Der Weg zu genügend anrechenbarer Lohnsteuer, um den Familienbonus Plus für ein oder gar zwei Kinder in voller Höhe beanspruchen zu können, kann also für Frauen durchaus ein langer sein.

Höherer Familienbonus Plus bedeutet mehr Steuergutschrift für Väter

Auch die Erhöhung des Familienbonus Plus auf 2.000 Euro pro Jahr und Kind wird kaum einen Anreiz zur gerechteren Verteilung von bezahlter und unbezahlter Arbeit setzen. Die gut bezahlten Überstunden des einkommensstärkeren Elternteils werden noch stärker für die Steuergutschrift in voller Höhe benötigt werden. Die Verteilung des Bezuges von Familienbonus Plus zwischen Männern und Frauen wird sich so noch stärker zugunsten der Männer verschieben.

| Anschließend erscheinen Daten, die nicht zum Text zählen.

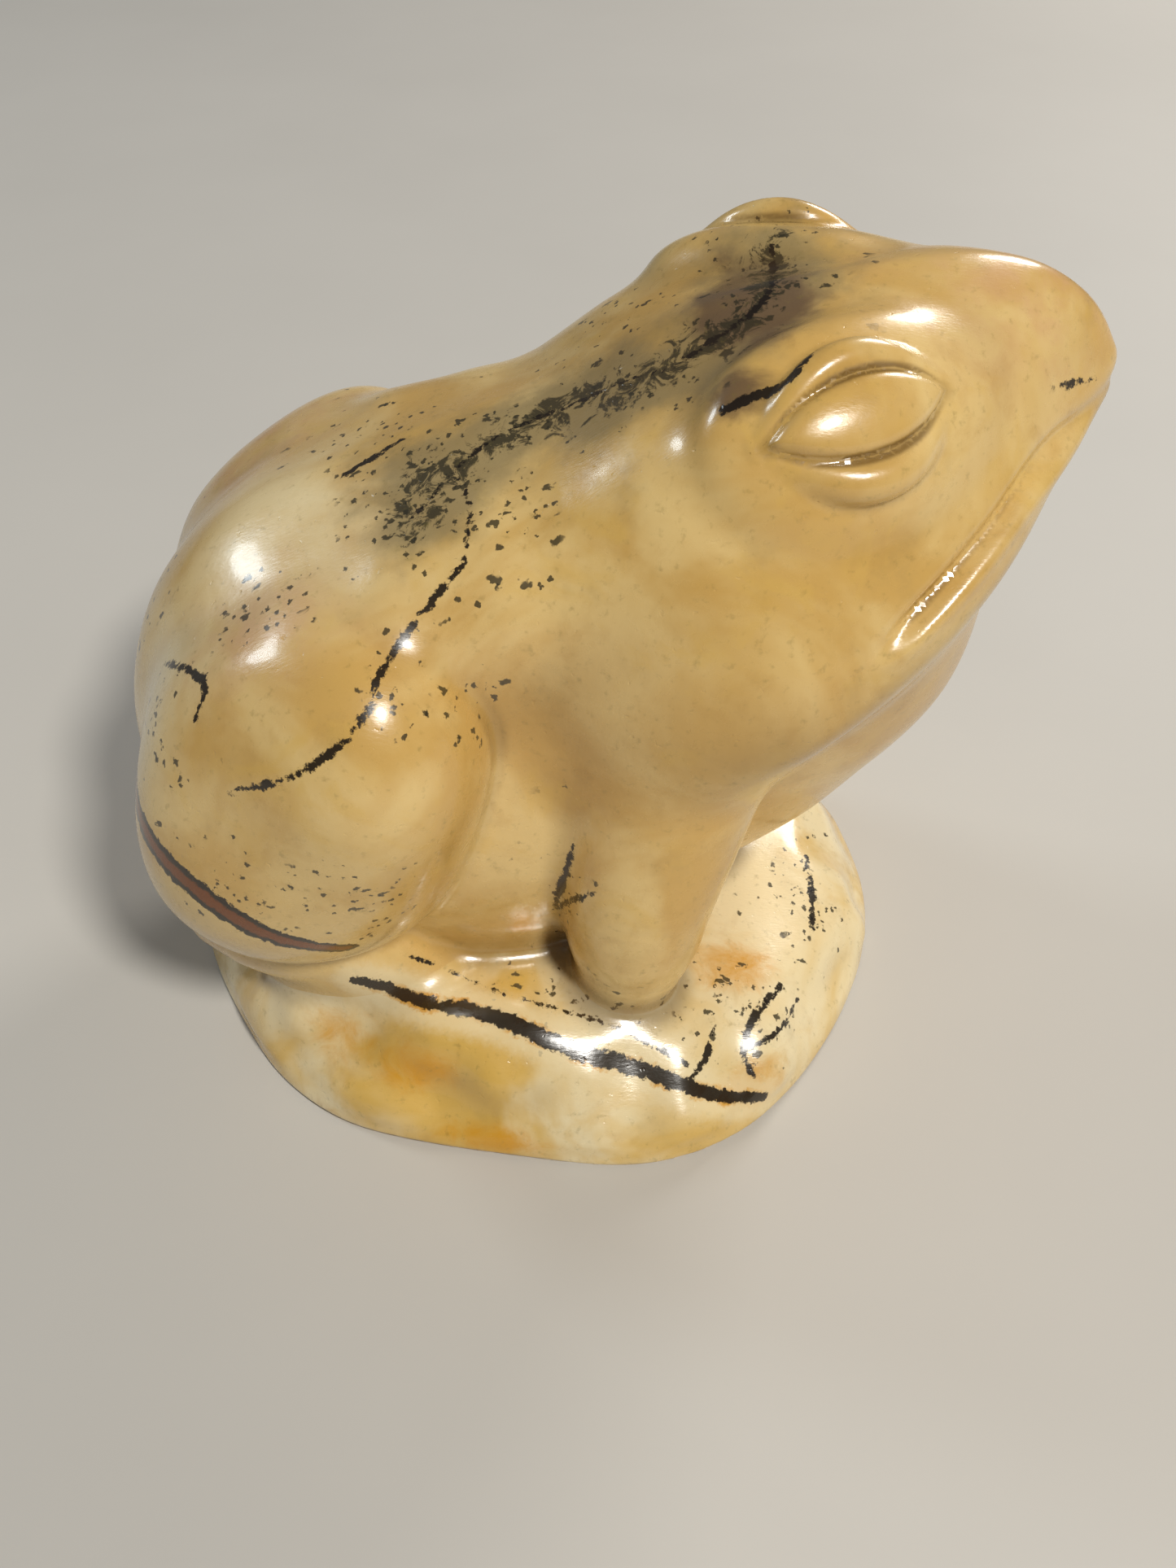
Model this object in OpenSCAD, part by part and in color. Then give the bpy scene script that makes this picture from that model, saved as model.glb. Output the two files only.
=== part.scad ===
// Carved stone frog sitting upright on a rounded rock base.
// The frog faces +X, its left side is +Y, and the base rests on the plane z = 0.
// The origin is the centre of the base's underside.

/* [Overall size] */
// Length from the rump to the tip of the snout
figure_length = 96; // [60:1:140]
// Width across the base
figure_width = 75; // [45:1:110]
// Height from the resting face to the top of the brows
figure_height = 79; // [50:1:120]

/* [Base] */
// Thickness of the base at its thickest, under the rump
base_thickness = 13; // [12:0.5:14]
// How much lower the top of the base lies at its front than at its back
base_fall = 5; // [3:0.5:6]
// How far the foot of the base stands out past its top edge
base_flare = 8; // [6:0.5:9]
// Radius that rounds the top edge of the base
base_edge_radius = 3; // [2:0.5:3.5]

/* [Head] */
// Half the width across the corners of the mouth
mouth_half_width = 24; // [22:0.5:25]
// Distance of each eye's centre from the middle of the head
eye_offset = 17.5; // [17:0.5:18]
// Length of each almond-shaped eye
eye_length = 15; // [13:0.5:17]
// Thickness of the raised rim round each eye
eyelid_thickness = 2.2; // [1.6:0.1:2.8]

/* [Legs] */
// Distance of each knee from the middle of the body
knee_offset = 21; // [19:0.5:22]
// Distance of each fore foot from the middle of the body
fore_foot_offset = 21; // [19:0.5:22]

/* [Veins] */
// Thickness of the dark vein along the edge of the base
base_vein_thickness = 2.6; // [1.6:0.1:3.4]
// Thickness of the dark vein across the right haunch
haunch_vein_thickness = 2; // [1.4:0.1:2.6]

/* [Hidden] */

// The stations below are drawn at this size, and the whole figure is scaled from it.
drawn_length = 96;
drawn_width = 75;
drawn_height = 79;

LEFT = 1;
RIGHT = -1;
STONE = [0.80, 0.72, 0.49];
PALE_STONE = [0.86, 0.79, 0.60];
OLIVE_STONE = [0.70, 0.62, 0.38];
VEIN = [0.16, 0.10, 0.07];

outline_steps = 48;
round_steps = 20;
ridge_steps = 16;
fine_steps = 12;
steps_per_span = 3;

base_half_length = 40;
base_half_width = drawn_width / 2;
base_top_half_length = base_half_length - base_flare;
base_top_half_width = base_half_width - base_flare;
base_fall_heading = -40;
base_lip = 1.2;
base_foot_inset = 1;
rim_spacing = 15;

eye_middle = [27, eye_offset, 69.5];
eye_turn = -16;
eye_tip = 12;
eye_lean = 8;
eye_half_height = 5;
eye_bulge = 4;
eye_corner = 1.2;
eye_edge = 0.8;
eye_edge_depth = 1;
eye_slices = 8;
eyelid_slices = 10;
eyelid_lift = 2.4;
eyelid_overlap = 0.5;
socket_margin = 0.6;
socket_lifts = [0, 2, 4];

// Each station is [x, y, z, x radius, y radius, z radius], drawn on the left side.
trunk_stations = [
    [-22, 0, 25, 18, 18, 19],
    [-14, 0, 33, 26, 19.5, 27],
    [-2, 0, 38, 22, 20, 27],
    [9, 0, 41, 20, 20, 28],
    [15, 0, 41, 21, 19, 29]
];
belly_station = [0, 0, 21, 22, 18, 17];
back_ridge_stations = [
    [16, 12, 67, 5, 5, 5],
    [4, 13, 61, 6, 5, 5],
    [-10, 13, 55, 7, 6, 5],
    [-24, 11, 45, 7, 7, 6]
];
haunch_stations = [
    [-27, 12, 30, 12, 9, 15],
    [-22, 16, 36, 12.5, 10, 18],
    [-17, knee_offset - 2, 40, 11, 9, 17],
    [-14, knee_offset, 43, 8, 7.5, 13]
];
hind_foot_stations = [
    [-31, 11, 17, 9, 7, 8],
    [-22, 17, 14, 9, 6, 6],
    [-10, 21, 11.5, 8, 4.5, 4.5],
    [0, 23, 9.5, 5, 3, 3]
];
foreleg_stations = [
    [14, 12, 46, 9, 8, 9],
    [12, 15, 34, 8.5, 7, 9],
    [8.5, 19, 22, 7.5, 6, 8],
    [7.5, fore_foot_offset, 12, 8, 6, 6]
];

// Each ring of the head is a list of balls [x, y, z, radius] on the left side.
head_rings = [
    [[6, 0, 67, 6], [6, 9, 63, 7]],
    [[18, 0, 70, 7], [18, 11, 67, 7], [18, 16, 57, 7]],
    [[28, 0, 71, 6], [28, 13, 68, 6], [29, mouth_half_width - 4.5, 58, 4.5]],
    [[40, 0, 71, 5], [38, 10, 67, 5], [39, 13.5, 61, 3.5]],
    [[49, 0, 70, 4], [48, 6, 67.5, 4], [49, 6, 64.5, 3]],
    [[53, 0, 68.5, 3], [52.5, 1.5, 67.5, 3]]
];
brow_stations = [
    [17, 12, 70, 4, 4, 4],
    [26, 13.5, 73.5, 6, 5, 5],
    [36, 10.5, 71, 4, 4, 4]
];
jaw_rings = [
    [[16, 0, 46, 12], [16, 11, 50, 8]],
    [[26, 0, 45, 10], [25, 13, 51, 7]],
    [[35, 0, 51, 7], [34, 13, 54, 4]],
    [[42, 0, 55, 5], [41, 9, 57.5, 3.5]],
    [[49, 0, 60, 4], [49, 4, 61.5, 2.5]]
];

// Points along the veins, drawn on the right side, which is where they show.
base_vein_points = [
    [-21, -20, 10.7], [-13, -24, 10.2], [-5, -26.5, 9.3], [3, -29, 8], [11, -31, 6], [20, -31.5, 3.6]
];
haunch_vein_points = [
    [-12, -22, 58], [-15, -27, 52], [-20, -29, 46], [-26, -26, 41], [-31, -21, 38]
];
vein_depth = 3;

// One smooth value between four stations, for t from 0 to 1 between b and c.
function blend(a, b, c, d, t) =
    0.5 * (2 * b + (c - a) * t + (2 * a - 5 * b + 4 * c - d) * t * t + (3 * b - a - 3 * c + d) * t * t * t);

// The station list, with smooth ones added between those that are drawn.
function smooth_stations(list, steps) = [
    for (i = [0 : len(list) - 2])
        for (s = [0 : steps - 1])
            blend(list[max(i - 1, 0)], list[i], list[i + 1], list[min(i + 2, len(list) - 1)], s / steps),
    list[len(list) - 1]
];

module figure_size() {
    scale([figure_length / drawn_length, figure_width / drawn_width, figure_height / drawn_height])
        children();
}

module on_side(side) {
    scale([1, side, 1])
        children();
}

module pebble(station, steps = round_steps) {
    translate([station[0], station[1], station[2]])
        scale([station[3], station[4], station[5]])
            sphere(1, $fn = steps);
}

// A rounded body that follows its stations
module limb(stations, steps = round_steps) {
    smooth = smooth_stations(stations, steps_per_span);
    for (i = [0 : len(smooth) - 2])
        hull() {
            pebble(smooth[i], steps);
            pebble(smooth[i + 1], steps);
        }
}

// A skin stretched from each ring of balls to the next, on both sides
module lofted_rings(rings) {
    for (side = [LEFT, RIGHT])
        for (i = [0 : len(rings) - 2])
            hull()
                on_side(side)
                    for (ball = concat(rings[i], rings[i + 1]))
                        translate([ball[0], ball[1], ball[2]])
                            sphere(ball[3], $fn = ridge_steps);
}

// Height of the top of the base at its rim, which falls towards the front right
function base_rim_height(turn) =
    base_thickness - base_fall * (1 + cos(turn - base_fall_heading)) / 2;

module base_form() {
    edge = base_edge_radius;
    hull() {
        scale([base_half_length - base_foot_inset, base_half_width - base_foot_inset, 1])
            cylinder(h = base_lip, r = 1, $fn = outline_steps);
        translate([0, 0, base_lip])
            scale([base_half_length, base_half_width, 1])
                cylinder(h = base_lip, r = 1, $fn = outline_steps);
        for (turn = [0 : rim_spacing : 359])
            translate([
                (base_top_half_length - edge) * cos(turn),
                (base_top_half_width - edge) * sin(turn),
                base_rim_height(turn) - edge
            ])
                sphere(edge, $fn = round_steps);
    }
}

module trunk_form() {
    limb(trunk_stations);
    pebble(belly_station);
    for (side = [LEFT, RIGHT])
        on_side(side)
            limb(back_ridge_stations, ridge_steps);
}

module head_form() {
    lofted_rings(head_rings);
    for (side = [LEFT, RIGHT])
        on_side(side)
            limb(brow_stations, ridge_steps);
}

module jaw_form() {
    lofted_rings(jaw_rings);
}

// Places its children at the left eye, with X along the eye and Y out of the face
module at_eye() {
    translate(eye_middle)
        rotate([eye_tip, eye_lean, eye_turn])
            children();
}

// Half the eye's opening at a place along it, from -1 at the back to 1 at the front
function opening(place) = eye_half_height * (1 - place * place);

// The eyeball, with its outline moved out by a margin
module eye_shape(margin) {
    for (i = [0 : eye_slices - 1])
        hull()
            for (place = [2 * i / eye_slices - 1, 2 * (i + 1) / eye_slices - 1])
                pebble([
                    place * eye_length / 2, 0, 0,
                    eye_corner, eye_edge_depth + eye_bulge * (1 - place * place),
                    eye_edge + margin + opening(place)
                ], fine_steps);
}

module eye_form() {
    at_eye()
        eye_shape(0);
}

module eyelid_form() {
    rim = eyelid_thickness / 2;
    at_eye()
        for (edge = [-1, 1])
            for (i = [0 : eyelid_slices - 1])
                hull()
                    for (place = [2 * i / eyelid_slices - 1, 2 * (i + 1) / eyelid_slices - 1])
                        pebble([
                            place * (eye_length / 2 + rim),
                            eyelid_lift * (1 - place * place),
                            edge * (eyelid_overlap + opening(place)),
                            rim, rim + 1, rim
                        ], fine_steps);
}

// The hollow that the eye and its rim fill, open all the way out of the face
module eye_socket() {
    for (lift = socket_lifts)
        at_eye()
            translate([0, lift, 0])
                eye_shape(socket_margin);
    eyelid_form();
}

// A seam of dark mineral that follows its points and runs a little way into the stone
module vein_form(points, thickness) {
    smooth = smooth_stations(points, steps_per_span);
    for (i = [0 : len(smooth) - 2])
        hull()
            for (point = [smooth[i], smooth[i + 1]])
                pebble([
                    point[0], point[1], point[2],
                    thickness / 2, vein_depth, thickness / 2
                ], fine_steps);
}

module base_vein_form() {
    vein_form(base_vein_points, base_vein_thickness);
}

module haunch_vein_form() {
    vein_form(haunch_vein_points, haunch_vein_thickness);
}

module base() {
    color(PALE_STONE)
        figure_size()
            difference() {
                base_form();
                base_vein_form();
            }
}

module base_vein() {
    color(VEIN)
        figure_size()
            intersection() {
                base_form();
                base_vein_form();
            }
}

module torso() {
    color(STONE)
        figure_size()
            difference() {
                trunk_form();
                base_form();
                head_form();
                jaw_form();
                for (side = [LEFT, RIGHT])
                    on_side(side) {
                        limb(haunch_stations);
                        limb(hind_foot_stations);
                        limb(foreleg_stations);
                    }
            }
}

module head() {
    color(STONE)
        figure_size()
            difference() {
                head_form();
                for (side = [LEFT, RIGHT])
                    on_side(side)
                        eye_socket();
            }
}

module lower_jaw() {
    color(OLIVE_STONE)
        figure_size()
            difference() {
                jaw_form();
                head_form();
                for (side = [LEFT, RIGHT])
                    on_side(side)
                        limb(foreleg_stations);
            }
}

module eye(side) {
    color(STONE)
        figure_size()
            on_side(side)
                eye_form();
}

module eyelids(side) {
    color(PALE_STONE)
        figure_size()
            on_side(side)
                difference() {
                    eyelid_form();
                    eye_form();
                }
}

module haunch(side) {
    color(PALE_STONE)
        figure_size()
            difference() {
                on_side(side)
                    limb(haunch_stations);
                base_form();
                on_side(side)
                    limb(hind_foot_stations);
                haunch_vein_form();
            }
}

module haunch_vein() {
    color(VEIN)
        figure_size()
            intersection() {
                on_side(RIGHT)
                    limb(haunch_stations);
                haunch_vein_form();
            }
}

module hind_foot(side) {
    color(OLIVE_STONE)
        figure_size()
            difference() {
                on_side(side)
                    limb(hind_foot_stations);
                base_form();
                on_side(side)
                    limb(foreleg_stations);
            }
}

module foreleg(side) {
    color(STONE)
        figure_size()
            difference() {
                on_side(side)
                    limb(foreleg_stations);
                base_form();
            }
}

base();
base_vein();
torso();
head();
lower_jaw();
eye(RIGHT);  // right_eye
eye(LEFT);  // left_eye
eyelids(RIGHT);  // right_eyelids
eyelids(LEFT);  // left_eyelids
haunch(RIGHT);  // right_haunch
haunch(LEFT);  // left_haunch
haunch_vein();
hind_foot(RIGHT);  // right_hind_foot
hind_foot(LEFT);  // left_hind_foot
foreleg(RIGHT);  // right_foreleg
foreleg(LEFT);  // left_foreleg
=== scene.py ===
"""A carved and polished stone frog on its rock base, sculpted as one block and cut along its creases."""
import math

import bpy
import numpy as np
from mathutils import Matrix, Vector


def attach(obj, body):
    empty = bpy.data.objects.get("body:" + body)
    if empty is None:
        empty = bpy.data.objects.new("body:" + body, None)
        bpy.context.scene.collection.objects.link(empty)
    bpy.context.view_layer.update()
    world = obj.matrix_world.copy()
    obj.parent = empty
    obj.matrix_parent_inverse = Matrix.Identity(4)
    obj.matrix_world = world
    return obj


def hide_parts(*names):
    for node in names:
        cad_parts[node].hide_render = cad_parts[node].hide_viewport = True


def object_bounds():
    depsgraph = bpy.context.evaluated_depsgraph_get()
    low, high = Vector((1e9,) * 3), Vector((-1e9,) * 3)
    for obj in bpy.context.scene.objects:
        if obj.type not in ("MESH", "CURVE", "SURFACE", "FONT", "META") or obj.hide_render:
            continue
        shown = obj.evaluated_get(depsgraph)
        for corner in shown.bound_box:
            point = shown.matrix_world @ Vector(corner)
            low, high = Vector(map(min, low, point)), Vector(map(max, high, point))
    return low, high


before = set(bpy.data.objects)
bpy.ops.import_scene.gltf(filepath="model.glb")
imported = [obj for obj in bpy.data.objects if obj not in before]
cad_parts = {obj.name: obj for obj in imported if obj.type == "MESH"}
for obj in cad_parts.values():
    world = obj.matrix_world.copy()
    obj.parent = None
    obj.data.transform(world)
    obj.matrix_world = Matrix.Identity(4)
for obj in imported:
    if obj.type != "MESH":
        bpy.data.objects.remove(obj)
CAD_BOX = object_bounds()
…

Als Gleichstellungsinstrument braucht der Familienbonus Plus „Hilfe“ von außerhalb

Damit der Familienbonus Plus überhaupt einen Beitrag zur faireren Verteilung von bezahlter und unbezahlter Arbeit leisten kann, ist es notwendig, dass beide Elternteile bezüglich ihrer Steuerleistung auf Augenhöhe „verhandeln“ können. Dazu kann das Steuersystem aber nur sehr eingeschränkt beitragen. Die Lösungsansätze liegen wohl eher in einer besseren Bezahlung frauendominierter Branchen und in Modellen, die – so wie das Familienarbeitszeitmodell von AK und ÖGB – eine fairere Verteilung von Arbeit direkt unterstützen.